Exercise directions
Return the lines exactly as they stand, from the first of the material through the line containing "below: int = 14".

Collected material
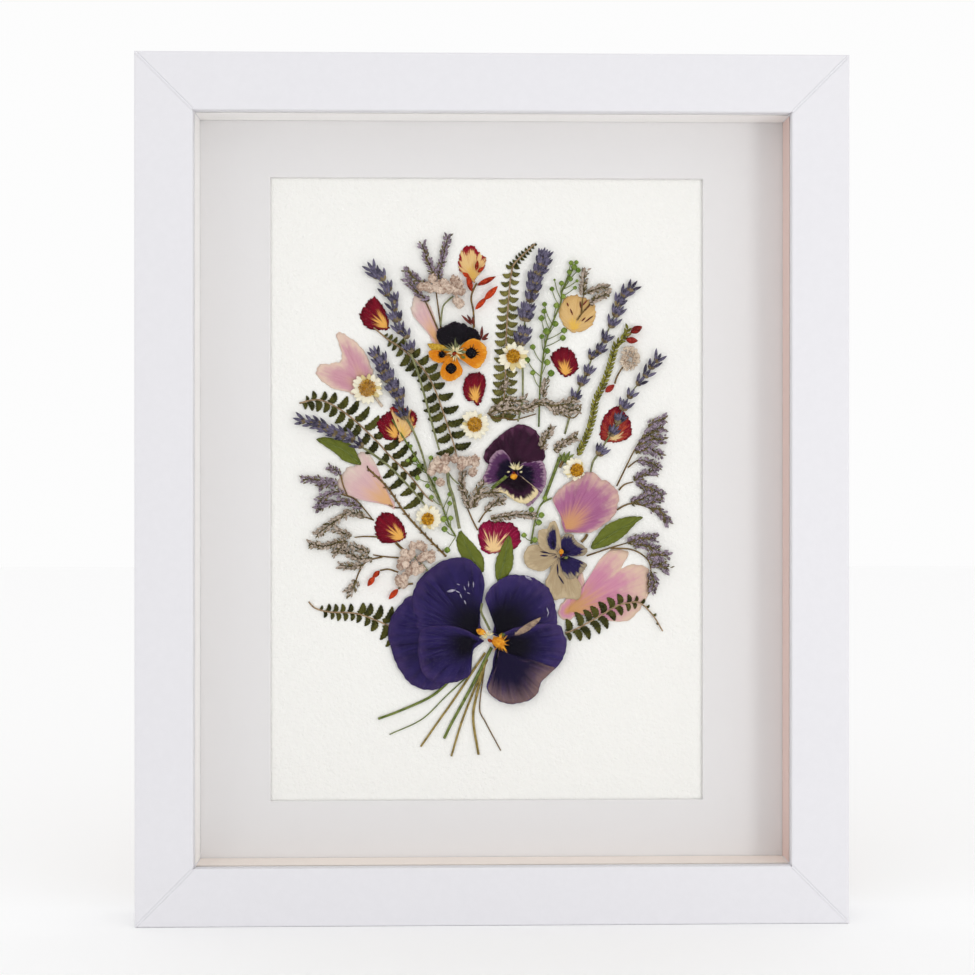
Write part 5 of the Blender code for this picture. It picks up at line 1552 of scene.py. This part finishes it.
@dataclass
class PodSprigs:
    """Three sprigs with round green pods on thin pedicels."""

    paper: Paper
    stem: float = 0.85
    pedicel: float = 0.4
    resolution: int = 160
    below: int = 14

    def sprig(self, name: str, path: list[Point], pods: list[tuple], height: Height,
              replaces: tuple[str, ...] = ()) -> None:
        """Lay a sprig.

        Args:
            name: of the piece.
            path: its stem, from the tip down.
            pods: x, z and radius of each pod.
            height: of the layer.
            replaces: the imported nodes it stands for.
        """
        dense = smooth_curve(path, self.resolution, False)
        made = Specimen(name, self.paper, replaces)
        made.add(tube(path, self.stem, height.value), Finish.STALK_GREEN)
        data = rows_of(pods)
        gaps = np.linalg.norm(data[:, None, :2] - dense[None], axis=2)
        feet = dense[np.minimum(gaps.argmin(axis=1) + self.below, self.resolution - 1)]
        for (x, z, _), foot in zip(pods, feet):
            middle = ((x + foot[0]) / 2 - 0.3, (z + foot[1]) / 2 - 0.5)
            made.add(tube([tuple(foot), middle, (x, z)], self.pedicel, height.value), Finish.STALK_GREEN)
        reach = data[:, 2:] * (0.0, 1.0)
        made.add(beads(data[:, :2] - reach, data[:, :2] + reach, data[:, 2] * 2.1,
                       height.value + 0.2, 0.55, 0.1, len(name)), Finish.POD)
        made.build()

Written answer
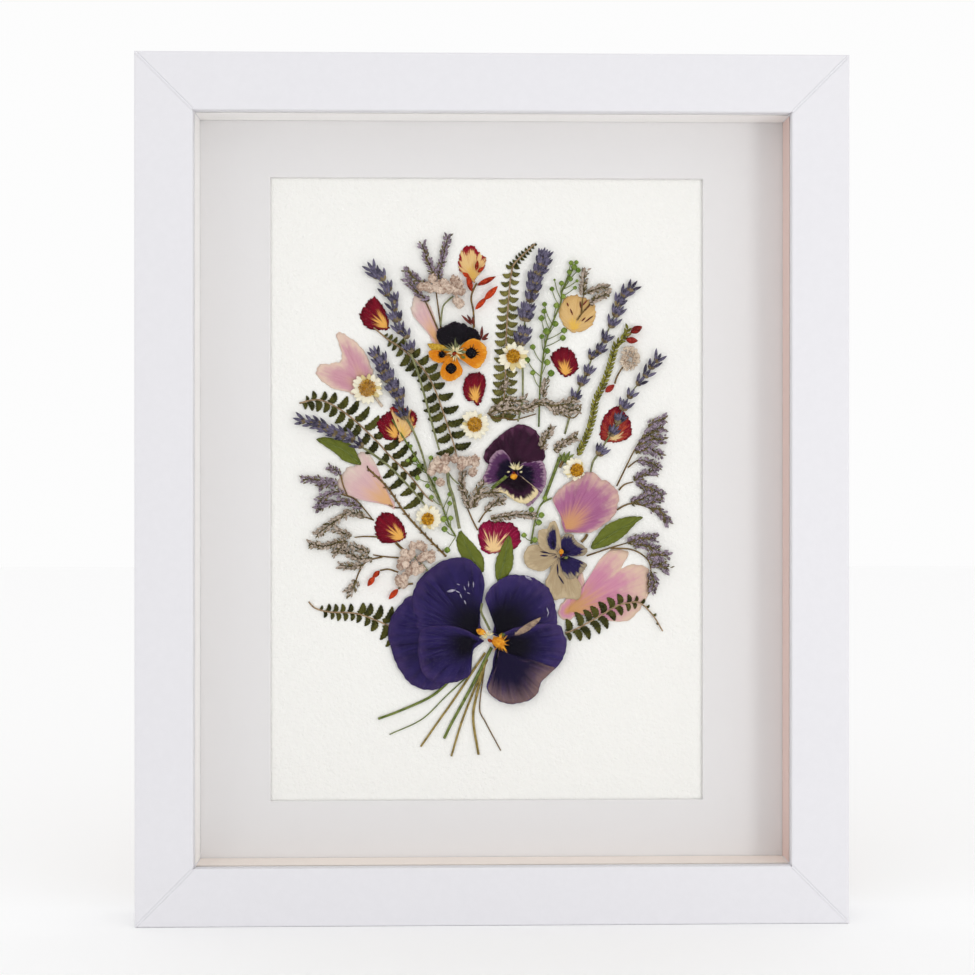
Write part 5 of the Blender code for this picture. It picks up at line 1552 of scene.py. This part finishes it.
@dataclass
class PodSprigs:
    """Three sprigs with round green pods on thin pedicels."""

    paper: Paper
    stem: float = 0.85
    pedicel: float = 0.4
    resolution: int = 160
    below: int = 14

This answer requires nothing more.